Es el turno de la nueva casta

Por Alberto Ignacio Pérez de Vargas Luque

Nadie debiera sentirse sobrecogido por la situación política española ni, por reducción, por la catalana, no son más que consecuencias de unas elecciones basadas en los principios de la democracia: metodología incuestionada de la coexistencia. Los que pueden decidir sobre estos asuntos han implementado en el sistema algunos detalles que corrigen la pureza de “un hombre un voto”, pero aun con correctivos, a la democracia no se le añade ningún adjetivo; es decir, se asume que el sistema no pierde vigor y que no procede entrar en consideraciones sobre su limpieza. Cuando se establecen las normas e incluso las cautelas a lo que pudieran dar de sí, y se adoptan como paradigma de la convivencia, no tiene sentido turbarse con el resultado de su aplicación.

El pueblo ha hablado y ahora lo que hay que hacer es abordar la faena. Una vez constituido el Congreso, la democracia está envasada, restringida al ámbito de su territorio. Lo que haya de ocurrir dependerá de la calidad del colectivo que la voluntad popular ha diseñado para que la represente. Conviene ahora reflexionar sobre ese resultado y valorar observándolo, de qué pasta estamos hechos los españoles. Porque ese colectivo es la representación fiel de nuestra realidad conjunta. Aprender de lo que hemos hecho y actuar de modo consecuente con lo que hemos hecho es lo que debiéramos hacer ahora.

De un lado y de otro, de extremo a extremo, la clase política nos habla de sensatez, pero no hay duda que esa sensatez es entendida de distinta hechura según se emita desde una u otra perspectiva. He ahí la cuestión, pudiera ocurrir incluso que ni siquiera sea el mismo sentido común del que se habla en discursos emitidos por fuentes inspiradas en principios dispares. Sería, como dicen los juristas, cuestión de interpretación y claro está que esa interpretación depende de lo que cada uno postule y de cuáles sean sus intereses.

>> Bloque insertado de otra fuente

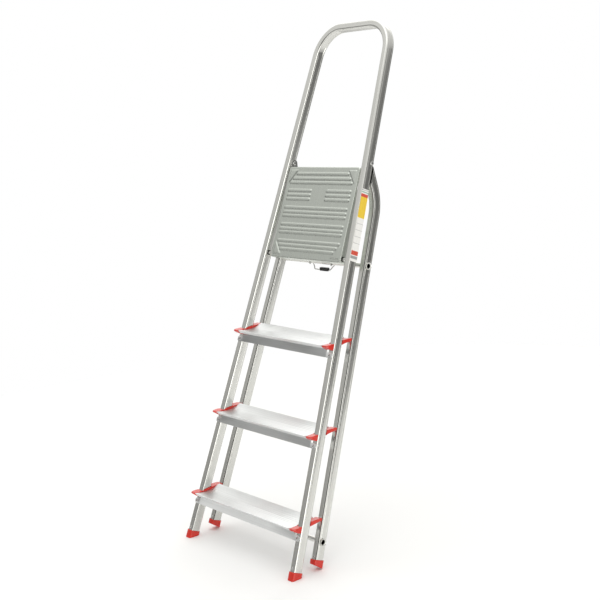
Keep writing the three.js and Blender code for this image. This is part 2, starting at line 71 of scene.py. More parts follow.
MM = 0.001
LEAN = math.radians(22)  # of the stiles, back from upright
REAR_TILT = math.radians(0.69)  # of the folded rear frame from the stiles
REAR_OFFSET = 66.8
HALF_WIDTH = 244.2  # over the stiles' outer faces at Z = 0
TAPER = 0.061  # how far each side leans in for a unit of height
SLANT = math.atan(TAPER)
TUBE_WIDTH, TUBE_DEPTH, TUBE_CORNER, TUBE_WALL = 20, 28, 5, 1.4
HOOP_START, HOOP_TOP, HOOP_BEND = 17, 1525, 95
LEG_START, LEG_BEND_START, LEG_BEND_RADIUS = 53, 987, 140
LEG_BEND_ANGLE = math.radians(31.5)
LEG_REST = 1.6
PIVOT_Y, PIVOT_Z = 14, 850
HINGE_Y, HINGE_Z = 20, 1118
GAP = 0.35  # between parts that lie on each other

TREAD_FIRST, TREAD_PITCH, TREAD_COUNT = 127, 240, 3
TREAD_BACK, TREAD_SKIN, TREAD_END_GAP = 62, 2, 3.4
APRON_BOTTOM, APRON_TAB, APRON_TOP, APRON_HALF = -24, -9.5, -1.5, 236

DECK_HALF, DECK_BOTTOM, DECK_TOP = 150.5, 838, 1104
DECK_FACE, DECK_SKIN = 5, 1.5
FLANGE_DEEP, FLANGE_TOP, FLANGE_LIP = 20, 12, 5.5
NOTCH_SLOPE, NOTCH_FROM, NOTCH_TO = 1014, 1044, 1090

# ---- frames ----

joints = {joint["name"]: joint for joint in frame["joints"]}
pivot_at = Matrix.Translation(Vector(joints["platform_fold"]["pos_m"]))
to_pivot = Matrix.Translation(Vector((0, -PIVOT_Y, -PIVOT_Z)))
STILE = pivot_at @ Matrix.Rotation(-LEAN, 4, "X") @ Matrix.Scale(MM, 4) @ to_pivot
REAR = STILE @ Matrix.Translation(Vector((0, REAR_OFFSET, 0))) @ Matrix.Rotation(REAR_TILT, 4, "X")
CATCH = Matrix.Translation(Vector(joints["catch_swing"]["pos_m"])) @ Matrix.Scale(MM, 4)

node_slots = {part["node"]: part["material_slot"] for part in frame["record"]["subparts"]}


def outer_x(z):
    """Half the width over the stiles' outer faces at height z."""
    return HALF_WIDTH - TAPER * z


def inner_x(z):
    """Half the width between the stiles' inner faces at height z."""
    return outer_x(z) - TUBE_WIDTH


def middle_x(z):
    """How far a stile's centre line is from the ladder's middle at height z."""
    return outer_x(z) - TUBE_WIDTH / 2


# A slanted side's own upright frame: its centre line is Z and x = 0.
RIGHT_SIDE = Matrix.Translation(Vector((middle_x(0), 0, 0))) @ Matrix.Rotation(-SLANT, 4, "Y")

# ---- materials ----


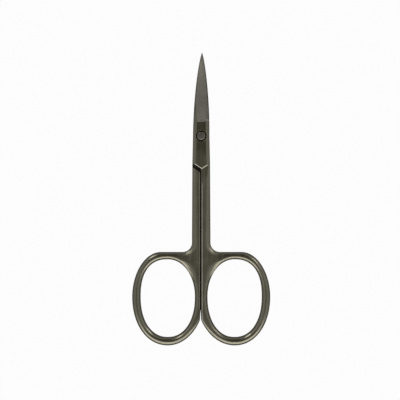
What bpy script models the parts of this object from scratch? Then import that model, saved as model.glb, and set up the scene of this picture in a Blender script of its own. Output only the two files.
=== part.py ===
"""Curved nail scissors, closed: two forged halves that turn on one flat-headed rivet.

Sizes are in metres. The scissors lie on their backs, tips toward +Y, the rivet's head up, and the blades
curve up out of the plane. Every shape is modelled round the pivot's centre. A half starts as a flat blank
with its own shank at -X and its outer face down, which is the lower half. The upper half is the same blank
turned over, as two forgings from one die would be. The blades are curved last, after all cuts.
"""

import math

import bmesh
import bpy
from mathutils import Matrix, Vector

# Whole scissors
BLADE_REACH = 0.0255  # pivot to tips
BOW_LEVEL = 0.0495  # pivot to the level where the bows are widest
THICKNESS = 0.0032  # both laps together, and a shank or bow alone
RUNNING_GAP = 0.00025  # between the laps, and between the blades
CLOSING_GAP = 0.00028  # between the shanks when closed

# Lap, the wide part round the rivet, and the ledge where it ends
LAP_HALF_WIDTH = 0.00253  # at the pivot
LEDGE_REACH = 0.0101  # pivot to the point of the ledge
LEDGE_ANGLE = math.radians(33)  # each leg of the ledge, from straight across
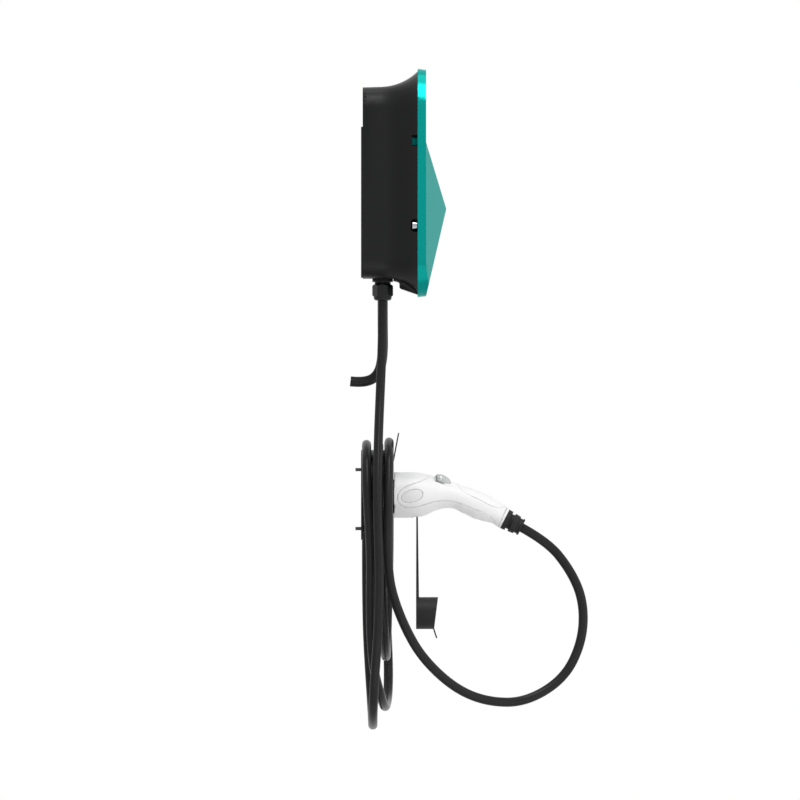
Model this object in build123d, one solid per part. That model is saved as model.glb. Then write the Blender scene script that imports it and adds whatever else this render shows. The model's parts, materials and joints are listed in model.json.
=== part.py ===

Estamos ante un dilema conceptual que nada tiene que ver con el sistema sino que concierne a la condición humana. Parece que lo razonable sería consensuar lo que más conviene, pero la razón tampoco funciona como instrumento de búsqueda del equilibrio entre partes. Lo razonable en su día fue condenar a los que se atrevieron a razonar proponiendo un cambio en la concepción del Universo. No éramos el centro del cosmos, decían unos cuantos espíritus tenidos por heréticos. Y ya vemos cómo evolucionaron las cosas desde entonces.